I’ve raised a series of pull requests that fix all but one of the failures in the issue description.

Those pull requests are #30, #31, #32, #36, #37, #38, #39, and #40.

With those changes applied, the one remaining tokenization test from the html5lib-tests suite we’re still failing is this one:

https://github.com/html5lib/html5lib-tests/blob/master/tokenizer/domjs.test#L219-L223

"description":"lowercase endtags",
"initialStates":["RCDATA state", "RAWTEXT state", "Script data state"],
"lastStartTag":"xmp",
"input":"</XMP>",
"output":[["EndTag","xmp"]]

And the following is the testharness failure message:

Failure
lowercase endtags
Input:
</XMP>
Expected tokens:
[["EndTag","xmp"]]
Actual tokens:
[["Character","</XMP>"]]

I’ve not had time yet to investigate that one — but so far one thing I’ve noticed which seems odd about it is: Given that it has three states in its initialStates value, I’d expect that the harness would run it three times; but instead the harness apparently evaluates it only once. Also, the untokenized-</XMP>-as-character-data in the Actual tokens output seems to indicate that tokenization isn’t actually being run on the input at all.
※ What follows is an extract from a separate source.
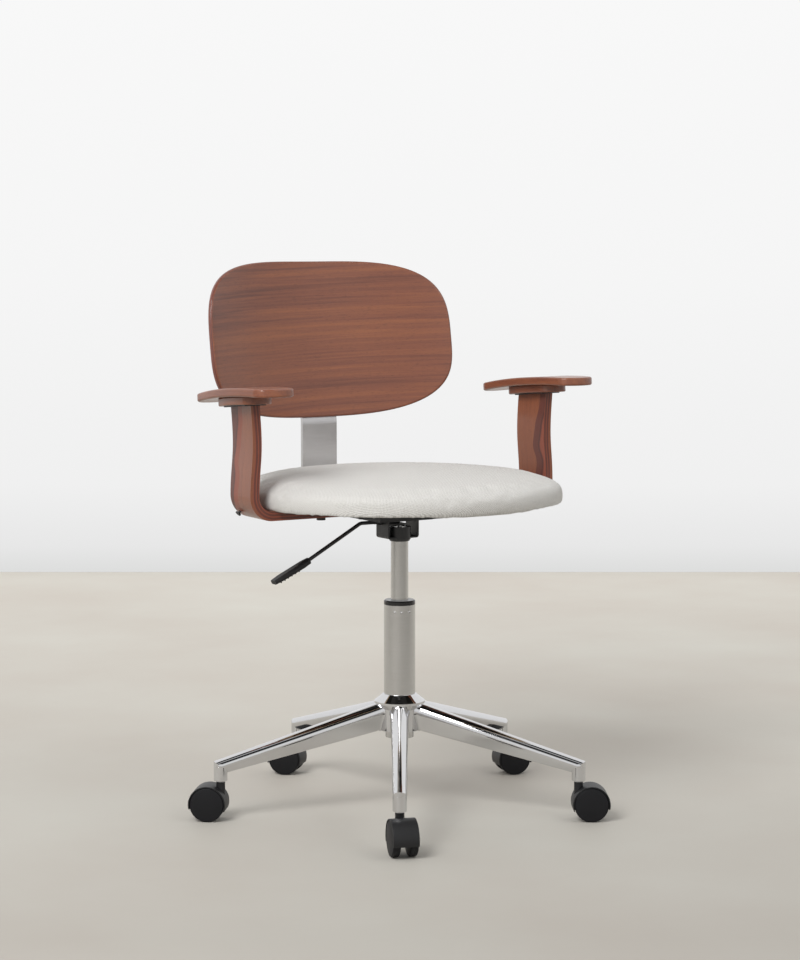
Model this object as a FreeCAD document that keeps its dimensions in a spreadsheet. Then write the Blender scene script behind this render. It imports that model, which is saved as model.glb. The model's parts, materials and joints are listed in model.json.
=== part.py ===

sideshowbarker commented 4 years ago

With those changes applied, the one remaining tokenization test from the html5lib-tests suite we’re still failing is this one:

https://github.com/html5lib/html5lib-tests/blob/master/tokenizer/domjs.test#L219-L223

OK, I figured out the cause of that one, and #41 has a fix.

With that fix applied along with the others mentioned in https://github.com/validator/htmlparser/issues/35#issuecomment-671748072, we pass all tokenizer tests in the html5lib-tests suite.